The Star of David in the center of the flag has long been regarded as a Jewish symbol. It is often referred to as the “Jewish star” by both Jewish people and Gentiles alike. The star is formed by one triangle superimposed upon another—one pointing up, the other pointing down. According to JSOURCE, “by leading a life of Torah and mitzvot [good deeds] the Jew strives to bring together the worlds of the spiritual [point facing up] and the earthly [point facing down], the worlds of the holy and the secular.”4

Other interpretations also abound. One is that the six outer points stand for the six aspects of the Lord’s spirit: namely, wisdom, understanding, counsel, might, knowledge, and fear of the Lord. Another contends that the star represents the three aspects of man: body, soul, and spirit.

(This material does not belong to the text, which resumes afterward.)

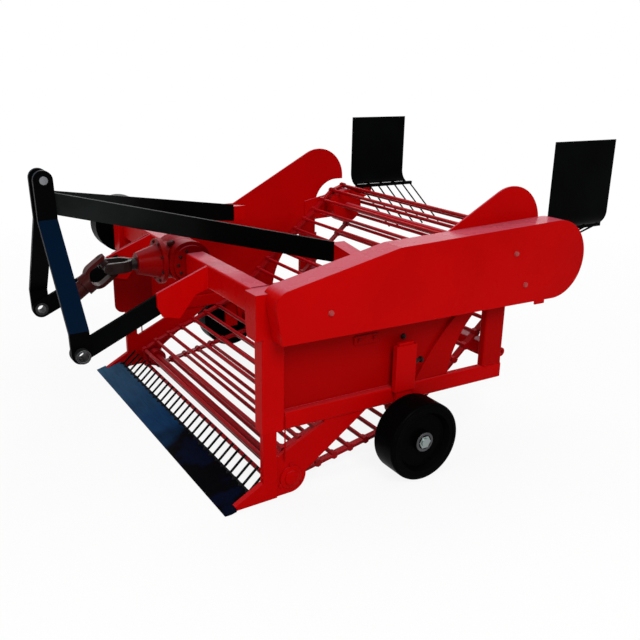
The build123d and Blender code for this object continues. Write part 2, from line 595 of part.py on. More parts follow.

There is no reference to the Star of David in the Bible. In fact, the Hebrew Magen David means “Shield of David” rather than “Star of David.” Tradition says that the six-pointed star appeared on David’s battle shield, but there is no hard evidence to substantiate that belief. What is known, however, is that the Nazis used the star as a badge of shame, forcing the Jewish people to wear it on their outer clothing to mark them out for persecution and extermination.

The nation of Israel took that badge of shame and turned it, instead, into a bold and striking symbol of pride for Jewish people everywhere.

Although vexillology may not be a well-known word, or even a well-known discipline, it is, nevertheless, helpful in understanding the nation of Israel. It would be most beneficial, however, to apply the discipline of vexillology to Jehovah-nis’si, (“the LORD is my banner” [Ex. 17:15]). Doing that might yield more than historical information—it might yield a relationship with the true and living God.